Pour la période 2014-2020 l’UE a, en revanche, décidé de fondre les trois fonds existants (Fond européen pour les réfugiés [FER] : 630 millions d’euros ; Fonds européen d’intégration [FEI] : 825 millions ; Fonds pour le retour [FR] : 676 millions) en un seul : le Fonds pour l’Asile, la Migration et l’Intégration (FAMI), doté de 2,39 milliards d’euros (une augmentation de plus de 200 millions) très tourné vers la gestion des réfugiés/demandeurs d’asile et la formation linguistique des primo-arrivants (en Europe depuis moins de deux ans) provenant de pays tiers et en situation régulière. De fait, sur les onze principes en matière d’intégration énoncés en 2004, seul le point relatif à l’apprentissage « de base » de la langue et de la culture locale est maintenu.

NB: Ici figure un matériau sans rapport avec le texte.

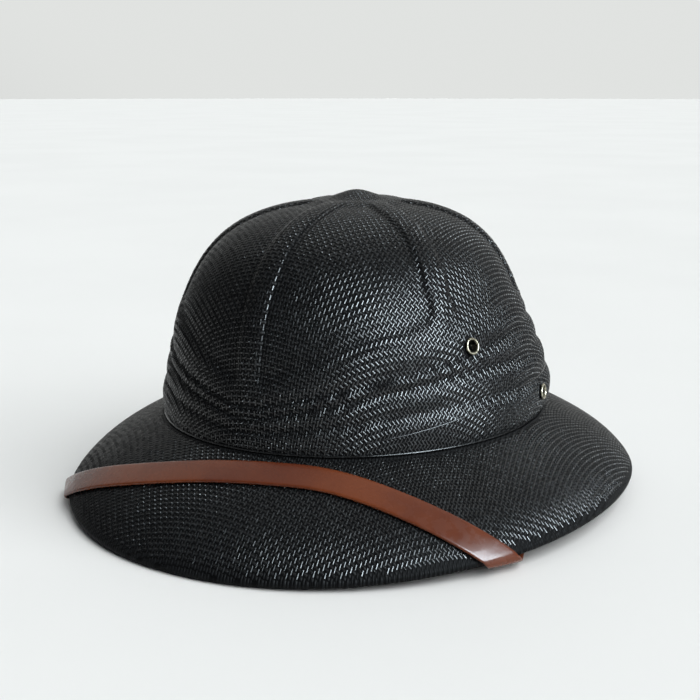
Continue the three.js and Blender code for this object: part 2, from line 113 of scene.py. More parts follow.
class HelmetShape(bpy.types.PropertyGroup):
    """Sizes of the hat"""
    brim_half_width: length_setting("Brim half width", "Half of the brim's width", BRIM_HALF_WIDTH)
    brim_front: length_setting("Brim front reach",
                               "From the crown's middle to the front of the brim", 0.155)
    brim_back: length_setting("Brim back reach", "From the crown's middle to the back of the brim", 0.162)
    brim_fullness: number_setting("Brim fullness", "Power of the brim's oval, 2 for an ellipse", 2.04)
    side_lift: length_setting("Side lift", "How far the rim rises at the sides", 0.0075)
    foot_height: length_setting("Foot height", "Height of the crown's foot above the floor", 0.0415)
    foot_slope: angle_setting("Foot slope", "Fall of the brim beside the crown", 26)
    rim_slope: angle_setting("Rim slope", "Fall of the brim at its edge", 55)
    rim_radius: length_setting("Rim radius", "Radius of the brim's turned edge", 0.0022)
    foot_lip: length_setting("Foot lip", "Height of the fine lip beside the crown's foot", 0.0005)
    hem_depth: length_setting("Hem depth", "Width of the turned edge under the brim", 0.009)
    crown_half_width: length_setting("Crown half width", "Half of the crown's width at its foot", 0.0943)
    crown_half_length: length_setting("Crown half length", "Half of the crown's length at its foot", 0.1037)
    button_rise: length_setting("Button rise", "Height of the button on the dome", 0.0036)
    button_radius: length_setting("Button radius", "Radius of the button", 0.018)
    straw_wall: length_setting("Straw wall", "Thickness of the straw", 0.002)
    clearance: length_setting("Clearance", "Gap between neighbouring pieces", 0.0003)
    neck_height: length_setting("Neck height", "Height of the brim's neck inside the crown", 0.003)
    band_height: length_setting("Band height", "Height of the pleated band at the sides", 0.0555)
    pleat_front: length_setting("Pleat depth in front", "Depth of the pleats at the front", 0.0012)
    pleat_back: length_setting("Pleat depth behind", "Depth of the pleats at the back", 0.0021)
    panel_depth: length_setting("Panel depth", "How far the panels lie below the ribs", 0.0014)
    panel_corner: length_setting("Panel corner", "Radius of the panels' lower corners", 0.005)
    rib_half_width: length_setting("Rib half width", "Half of a rib's width", 0.004)
    rib_flank: length_setting("Rib flank", "Width of a rib's sloping side", 0.0034)
    panel_foot: length_setting("Panel foot", "Width of the slope at a panel's lower edge", 0.0075)


class HelmetWeave(bpy.types.PropertyGroup):
    """Sizes of the weave"""
    pitch: length_setting("Strand pitch", "Distance between strands before the hat is moulded", 0.00205)
    turn: angle_setting("Weave turn", "How the strands lie to the hat's front", 2)
    width: length_setting("Strand width", "Width of a strand where it shows", 0.0008)
    rise: length_setting("Strand rise", "Height of a strand over the skin", 0.00022)
    reach: number_setting("Strand reach", "Length of a strand's float as a share of the pitch", 1.3)
    sway: number_setting("Strand sway", "How far the strands' backs lean at random, in radians", 0.06)
    unevenness: number_setting("Unevenness", "Share by which the floats' sizes differ", 0.12)
    seed: IntProperty(name="Seed", description="Seed of the weave's small differences", default=11)


class HelmetStrap(bpy.types.PropertyGroup):
    """Sizes of the chin strap"""
    width: length_setting("Strap width", "Width of the strap", 0.0135)
    thickness: length_setting("Strap thickness", "Thickness of the strap", 0.0015)
    middle_out: length_setting("Middle out", "From the crown to the strap's middle line", 0.011)
    middle_turn: angle_setting("Middle turn", "Bearing where the strap lies closest to the crown", 14)
    left_turn: angle_setting("Left turn", "Bearing where the strap crosses the rim on the left", 53.2)
    right_turn: angle_setting("Right turn", "Bearing where the strap crosses the rim on the right", -43.8)
    sweep: number_setting("Sweep", "Power with which the strap leaves the crown", 2.2)
    stand_off: length_setting("Stand-off", "Distance of the strap's middle from the rim", 0.0016)
    fold_turn: angle_setting("Fold", "How far the strap folds round the rim", 150)
    pad_turn: angle_setting("Pad turn", "Bearing of the strap's ends under the brim", 90)
    pad_out: length_setting("Pad out", "From the crown's foot to the strap's end", 0.010)
    pad_length: length_setting("Pad length", "Flat length at the strap's ends", 0.018)
    pad_seat: length_setting("Pad seat", "Gap between the strap's end and the brim", 0.0008)


class HelmetColours(bpy.types.PropertyGroup):
    """Colours of the finishes"""
    straw: colour_setting("Straw", "Colour of the paper straw", (0.0036, 0.0039, 0.0044))
    # The colour in the gaps is painted shade: the dark seen between the strands
    straw_gap_shade: colour_setting("Straw in the gaps", "Colour between the strands", (0.0015, 0.0015, 0.0018))
    leather: colour_setting("Leather", "Colour of the strap", (0.14, 0.034, 0.010))
    leather_dark: colour_setting("Dark leather", "Darker clouds in the strap", (0.093, 0.021, 0.008))
    brass: colour_setting("Brass", "Colour of the eyelets", (0.46, 0.42, 0.32))
    floor: colour_setting("Floor", "Colour of the floor", (0.76, 0.78, 0.78))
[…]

Ce choix crucial s’est traduit dans les faits par l’arrêt du soutien financier à de nombreux organismes privés et publics qui avaient beaucoup investi sur l’intégration globale des immigrés, et le reversement de ces crédits à un nombre important de structures moins spécialisées sur les questions migratoires.
Les raisons de ce revirement ne sont pas connues, mais semblent coïncider avec une préoccupation accrue de résultats immédiats au détriment d’objectifs à moyen et long terme.